In March 2016, Spirent announced that it had acquired Testing Technologies, a developer of test automation software for the automotive and IoT industries based in Berlin.

In July 2017, both the Tel Aviv operations and Mobilethink were divested by way of a management buyout into a separate company, Softil.

In March 2021, Spirent acquired octoScope, a company based in Littleton, Massachusetts that offers solutions for automated Wi-Fi and 5G testing in emulated real-world environments.

In September 2023, Spirent acquired the Test Lab Automation business of Netscout Systems.

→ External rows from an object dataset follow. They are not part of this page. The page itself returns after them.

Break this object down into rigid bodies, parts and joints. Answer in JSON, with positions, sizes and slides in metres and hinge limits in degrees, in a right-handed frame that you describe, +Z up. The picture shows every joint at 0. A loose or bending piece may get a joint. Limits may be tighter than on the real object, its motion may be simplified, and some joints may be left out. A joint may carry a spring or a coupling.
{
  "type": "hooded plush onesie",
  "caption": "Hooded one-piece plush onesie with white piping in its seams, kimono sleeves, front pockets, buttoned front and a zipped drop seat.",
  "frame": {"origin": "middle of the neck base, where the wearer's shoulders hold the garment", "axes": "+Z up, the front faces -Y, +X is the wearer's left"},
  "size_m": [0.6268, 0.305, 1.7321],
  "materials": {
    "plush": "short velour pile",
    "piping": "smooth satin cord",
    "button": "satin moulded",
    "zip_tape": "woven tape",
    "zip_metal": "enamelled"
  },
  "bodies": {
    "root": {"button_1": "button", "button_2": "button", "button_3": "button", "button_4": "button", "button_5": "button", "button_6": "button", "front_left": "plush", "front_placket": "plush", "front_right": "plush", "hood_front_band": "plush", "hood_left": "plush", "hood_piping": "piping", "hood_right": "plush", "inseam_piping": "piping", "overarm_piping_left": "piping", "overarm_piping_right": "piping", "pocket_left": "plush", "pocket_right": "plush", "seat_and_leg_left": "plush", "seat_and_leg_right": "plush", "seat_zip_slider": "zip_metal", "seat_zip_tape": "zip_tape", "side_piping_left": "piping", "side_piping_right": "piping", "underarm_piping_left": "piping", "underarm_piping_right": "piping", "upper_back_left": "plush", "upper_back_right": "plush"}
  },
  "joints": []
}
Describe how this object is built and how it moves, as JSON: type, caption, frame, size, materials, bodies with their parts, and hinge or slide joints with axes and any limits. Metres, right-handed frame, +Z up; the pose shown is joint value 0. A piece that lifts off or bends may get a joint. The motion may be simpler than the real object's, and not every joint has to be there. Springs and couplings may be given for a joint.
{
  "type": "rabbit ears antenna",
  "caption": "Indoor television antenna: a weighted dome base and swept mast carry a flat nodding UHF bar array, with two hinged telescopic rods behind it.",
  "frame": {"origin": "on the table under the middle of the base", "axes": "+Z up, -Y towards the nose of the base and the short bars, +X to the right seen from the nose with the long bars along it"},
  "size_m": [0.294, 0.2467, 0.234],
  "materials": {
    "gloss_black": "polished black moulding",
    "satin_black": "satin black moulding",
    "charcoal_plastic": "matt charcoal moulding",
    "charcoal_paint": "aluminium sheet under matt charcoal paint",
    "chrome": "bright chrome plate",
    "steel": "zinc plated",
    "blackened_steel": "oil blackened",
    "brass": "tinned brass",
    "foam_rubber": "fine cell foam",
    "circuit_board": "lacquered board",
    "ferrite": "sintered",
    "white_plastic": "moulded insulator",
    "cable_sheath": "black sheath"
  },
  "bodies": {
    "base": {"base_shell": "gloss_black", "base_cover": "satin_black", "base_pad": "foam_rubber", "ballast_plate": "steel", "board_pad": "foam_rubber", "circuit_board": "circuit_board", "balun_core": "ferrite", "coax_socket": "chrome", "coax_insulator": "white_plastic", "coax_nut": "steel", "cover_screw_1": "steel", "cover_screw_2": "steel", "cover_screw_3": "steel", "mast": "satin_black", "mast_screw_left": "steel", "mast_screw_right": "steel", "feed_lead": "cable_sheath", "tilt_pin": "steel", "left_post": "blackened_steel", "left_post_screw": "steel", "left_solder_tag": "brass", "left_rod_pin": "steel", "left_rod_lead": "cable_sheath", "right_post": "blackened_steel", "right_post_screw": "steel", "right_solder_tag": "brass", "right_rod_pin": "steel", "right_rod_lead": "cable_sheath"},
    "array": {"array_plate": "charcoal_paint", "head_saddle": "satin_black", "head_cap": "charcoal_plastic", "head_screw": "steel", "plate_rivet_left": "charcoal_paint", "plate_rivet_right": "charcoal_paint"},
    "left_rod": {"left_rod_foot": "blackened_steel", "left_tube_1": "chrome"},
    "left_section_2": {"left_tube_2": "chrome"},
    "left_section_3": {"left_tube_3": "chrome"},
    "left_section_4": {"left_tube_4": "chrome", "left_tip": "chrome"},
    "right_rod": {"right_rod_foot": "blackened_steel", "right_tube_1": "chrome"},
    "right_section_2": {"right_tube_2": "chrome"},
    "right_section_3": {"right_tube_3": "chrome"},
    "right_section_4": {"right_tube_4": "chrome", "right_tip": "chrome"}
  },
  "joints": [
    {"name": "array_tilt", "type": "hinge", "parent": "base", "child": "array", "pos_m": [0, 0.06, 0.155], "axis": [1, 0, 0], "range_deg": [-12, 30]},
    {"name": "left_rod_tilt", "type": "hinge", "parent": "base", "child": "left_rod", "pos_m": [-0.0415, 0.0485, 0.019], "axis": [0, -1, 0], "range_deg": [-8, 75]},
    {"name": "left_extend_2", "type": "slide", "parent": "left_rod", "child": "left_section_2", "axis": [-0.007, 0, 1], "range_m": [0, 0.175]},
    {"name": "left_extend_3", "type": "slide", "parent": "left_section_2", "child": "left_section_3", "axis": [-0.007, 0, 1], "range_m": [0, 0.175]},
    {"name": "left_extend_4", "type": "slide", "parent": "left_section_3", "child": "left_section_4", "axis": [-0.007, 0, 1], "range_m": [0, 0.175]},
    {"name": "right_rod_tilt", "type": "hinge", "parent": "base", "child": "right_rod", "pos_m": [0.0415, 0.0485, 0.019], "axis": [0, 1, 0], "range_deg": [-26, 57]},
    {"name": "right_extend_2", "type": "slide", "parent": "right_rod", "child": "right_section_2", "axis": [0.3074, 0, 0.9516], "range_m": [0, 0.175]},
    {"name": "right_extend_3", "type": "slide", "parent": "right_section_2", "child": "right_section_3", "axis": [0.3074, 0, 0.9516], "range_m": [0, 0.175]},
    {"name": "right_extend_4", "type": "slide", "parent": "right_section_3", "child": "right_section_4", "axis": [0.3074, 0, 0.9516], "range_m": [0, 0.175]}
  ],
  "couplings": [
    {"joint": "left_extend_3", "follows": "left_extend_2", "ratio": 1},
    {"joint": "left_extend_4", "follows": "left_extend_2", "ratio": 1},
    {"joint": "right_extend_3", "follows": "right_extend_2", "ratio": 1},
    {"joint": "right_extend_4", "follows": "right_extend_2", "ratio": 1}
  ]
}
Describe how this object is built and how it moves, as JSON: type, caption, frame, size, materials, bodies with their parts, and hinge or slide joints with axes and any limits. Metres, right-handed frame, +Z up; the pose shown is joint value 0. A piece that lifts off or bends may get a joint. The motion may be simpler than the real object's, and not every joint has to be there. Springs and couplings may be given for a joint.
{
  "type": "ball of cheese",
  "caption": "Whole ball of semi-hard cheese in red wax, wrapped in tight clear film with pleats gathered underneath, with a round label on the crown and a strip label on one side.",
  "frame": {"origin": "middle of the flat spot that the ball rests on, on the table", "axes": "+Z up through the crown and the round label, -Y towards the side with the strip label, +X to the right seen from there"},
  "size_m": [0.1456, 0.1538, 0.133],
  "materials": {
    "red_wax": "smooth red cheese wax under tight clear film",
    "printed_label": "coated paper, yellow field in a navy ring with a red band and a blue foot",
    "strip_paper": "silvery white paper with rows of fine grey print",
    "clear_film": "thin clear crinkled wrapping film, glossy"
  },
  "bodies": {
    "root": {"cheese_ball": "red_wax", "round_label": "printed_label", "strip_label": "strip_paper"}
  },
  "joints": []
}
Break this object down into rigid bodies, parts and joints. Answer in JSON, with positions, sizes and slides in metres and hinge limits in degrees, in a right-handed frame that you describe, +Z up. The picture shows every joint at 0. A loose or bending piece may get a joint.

The board of the company accepted a £1 billion takeover offer from Viavi Solutions in March 2024, but was subsequently outbid by Keysight with a £1.16 billion offer later that month. This led Spirent to withdraw its support for the Viavi deal and recommend Keysight's offer. The takeover was completed in October 2025.

==Operations==
Spirent Communications PLC is a communications and network testing company. Spirent mainly consists of the former Consultronics (later DLS Testworks) (of Ottawa, Ontario), Netcom Systems (of Chatsworth, California and later Calabasas, California), Adtech (of Honolulu, Hawaii), Zarak Systems (of Sunnyvale, California), Caw Networks (of San Jose, California), Hekimian (of Rockville, Maryland), Telecom Analysis Systems (of Eatontown, New Jersey) in 1995, Global Simulation Systems (of Paignton, Devon) in 1997, DLS (of Ottawa, Ontario) in 1998 and a number of other small network test equipment providers that it has acquired such as Imperfect Networks (of Burlington, Massachusetts).